Here's another example: The monthly payroll slash and burn of this recession hit a peak in January. The initial figure reported for that month was a loss of 598,000 jobs--which again sent some people rummaging through the Labor Department's numbers to find raw comparisons. It was, they told us, the bloodiest month since December 1974. At that time, the labor force was less than 60 percent the size it is now.

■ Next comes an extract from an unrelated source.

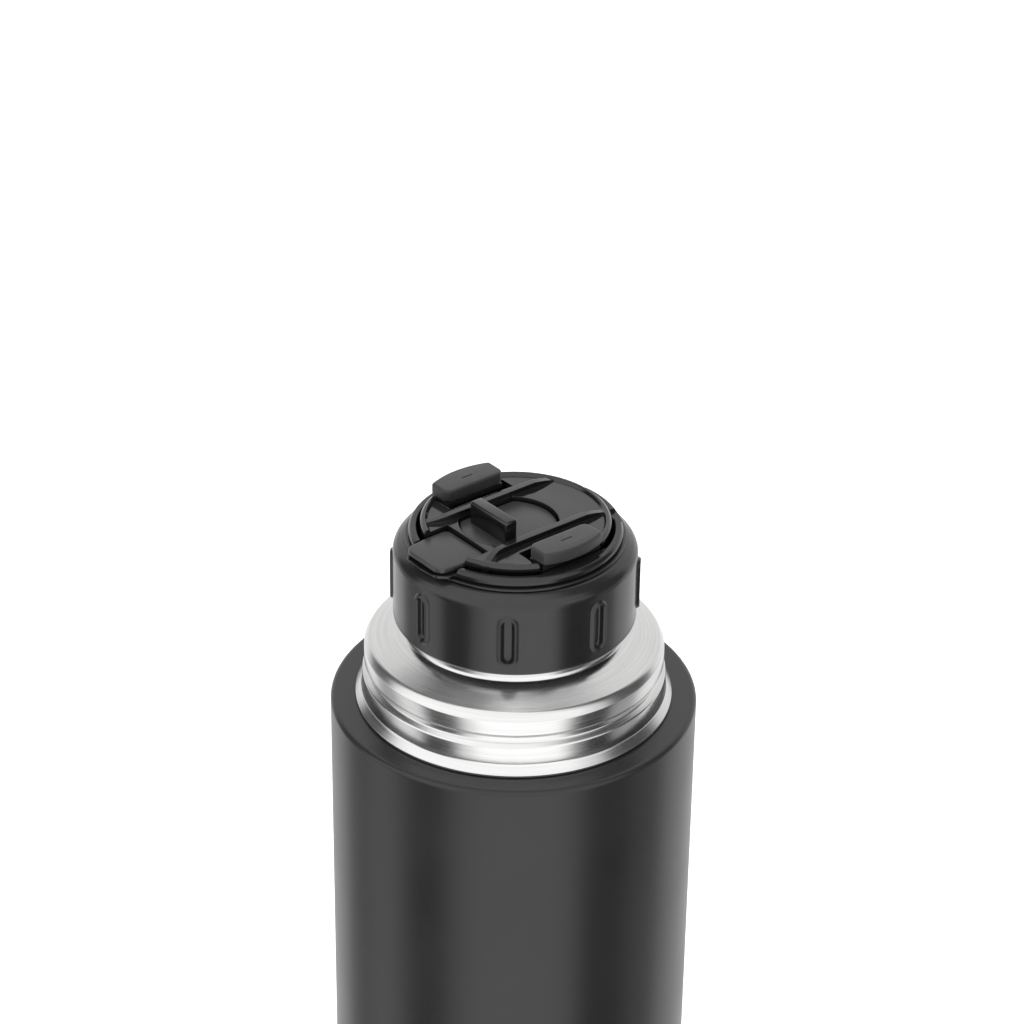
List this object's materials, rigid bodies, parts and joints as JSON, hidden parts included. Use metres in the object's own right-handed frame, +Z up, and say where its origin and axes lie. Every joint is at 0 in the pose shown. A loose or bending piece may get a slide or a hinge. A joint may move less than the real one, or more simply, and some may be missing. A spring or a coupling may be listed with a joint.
{
  "type": "vacuum flask",
  "caption": "Black double-walled steel vacuum flask with a screw-in stopper: ribbed collar, pouring spout, tapered gasket, press-open valve and a lift-out cover with side latch buttons.",
  "frame": {"origin": "centre of the underside, at the middle of the bounding box's bottom face", "axes": "+Z up along the flask's axis, -Y towards the pouring spout, +X towards the right-hand latch button"},
  "size_m": [0.086, 0.086, 0.2839],
  "materials": {
    "outer_shell": "satin black powder coat with a fine even grain",
    "shoulder_neck": "bare steel, brushed round the axis",
    "inner_liner": "steel brushed inside, polished at the lip",
    "liner_base": "plain steel",
    "foil_shield": "bright wrinkled foil",
    "getter": "dull sintered capsule",
    "outer_base": "plain steel",
    "vacuum_seal": "dull grey stud",
    "base_cap": "matte black",
    "plug_gasket": "matte dark grey silicone",
    "plug_body": "glossy black",
    "collar_snap_ring": "glossy black",
    "grip_collar": "soft gloss black",
    "valve_guide": "semi-matte white",
    "valve_stem": "plain steel",
    "valve_boot": "black rubber",
    "valve_disc": "matte dark grey silicone",
    "valve_spring": "spring steel",
    "cover_shell": "high gloss black",
    "spout_tongue": "satin dark grey",
    "pour_key": "glossy black",
    "right_latch": "soft gloss black",
    "right_button_pad": "matte dark grey, fine grain",
    "right_latch_pin": "plain steel",
    "right_latch_spring": "spring steel",
    "left_latch": "soft gloss black",
    "left_button_pad": "matte dark grey, fine grain",
    "left_latch_pin": "plain steel",
    "left_latch_spring": "spring steel"
  },
  "bodies": {
    "flask": {"outer_shell": "outer_shell", "shoulder_neck": "shoulder_neck", "inner_liner": "inner_liner", "liner_base": "liner_base", "foil_shield": "foil_shield", "getter": "getter", "outer_base": "outer_base", "vacuum_seal": "vacuum_seal", "base_cap": "base_cap"},
    "gasket": {"plug_gasket": "plug_gasket"},
    "plug": {"plug_body": "plug_body", "collar_snap_ring": "collar_snap_ring", "valve_guide": "valve_guide", "valve_spring": "valve_spring"},
    "collar": {"grip_collar": "grip_collar"},
    "valve": {"valve_stem": "valve_stem", "valve_boot": "valve_boot", "valve_disc": "valve_disc"},
    "cover": {"cover_shell": "cover_shell", "spout_tongue": "spout_tongue", "right_latch_pin": "right_latch_pin", "left_latch_pin": "left_latch_pin", "right_latch_spring": "right_latch_spring", "left_latch_spring": "left_latch_spring"},
    "key": {"pour_key": "pour_key"},
    "right_latch": {"right_latch": "right_latch", "right_button_pad": "right_button_pad"},
    "left_latch": {"left_latch": "left_latch", "left_button_pad": "left_button_pad"}
  },
  "joints": [
    {"name": "stopper_lift", "type": "slide", "parent": "flask", "child": "gasket", "axis": [0, 0, 1], "range_m": [0, 0.0498]},
    {"name": "stopper_rise", "type": "slide", "parent": "gasket", "child": "plug", "axis": [0, 0, 1], "range_m": [0, 0.027]},
    {"name": "collar_turn", "type": "hinge", "parent": "plug", "child": "collar", "pos_m": [0, 0, 0.2546], "axis": [0, 0, 1], "range_deg": [0, 1350]},
    {"name": "cover_lift", "type": "slide", "parent": "plug", "child": "cover", "axis": [0, 0, 1], "range_m": [0, 0.0336]},
    {"name": "pour_key", "type": "slide", "parent": "cover", "child": "key", "axis": [0, 0, 1], "range_m": [-0.0025, 0], "stiffness_N_per_m": 800, "springref_m": 0.0005},
    {"name": "valve_open", "type": "slide", "parent": "plug", "child": "valve", "axis": [0, 0, 1], "range_m": [-0.0025, 0], "deforming": ["valve_spring"]},
    {"name": "right_latch", "type": "hinge", "parent": "cover", "child": "right_latch", "pos_m": [0.0164, 0, 0.2668], "axis": [0, 1, 0], "range_deg": [-7, 0], "stiffness_Nm_per_rad": 0.05, "springref_deg": 2.86, "deforming": ["right_latch_spring"]},
    {"name": "left_latch", "type": "hinge", "parent": "cover", "child": "left_latch", "pos_m": [-0.0164, 0, 0.2668], "axis": [0, -1, 0], "range_deg": [-7, 0], "stiffness_Nm_per_rad": 0.05, "springref_deg": 2.86, "deforming": ["left_latch_spring"]}
  ],
  "couplings": [
    {"joint": "collar_turn", "follows": "stopper_rise", "rad_per_m": 872.66},
    {"joint": "valve_open", "follows": "pour_key", "ratio": 1}
  ]
}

The urge to make comparisons is not only understandable; it's crucial. After all, context is everything. How on earth do we put the economic shifts we're experiencing into perspective? By and large, percentages are the most useful tool, and most economists and news reports use them liberally. An unemployment rate of 9.5 percent signals pain for many Americans--it's more than double the unemployment rate at the end of 2006, and it's the highest in more than 25 years.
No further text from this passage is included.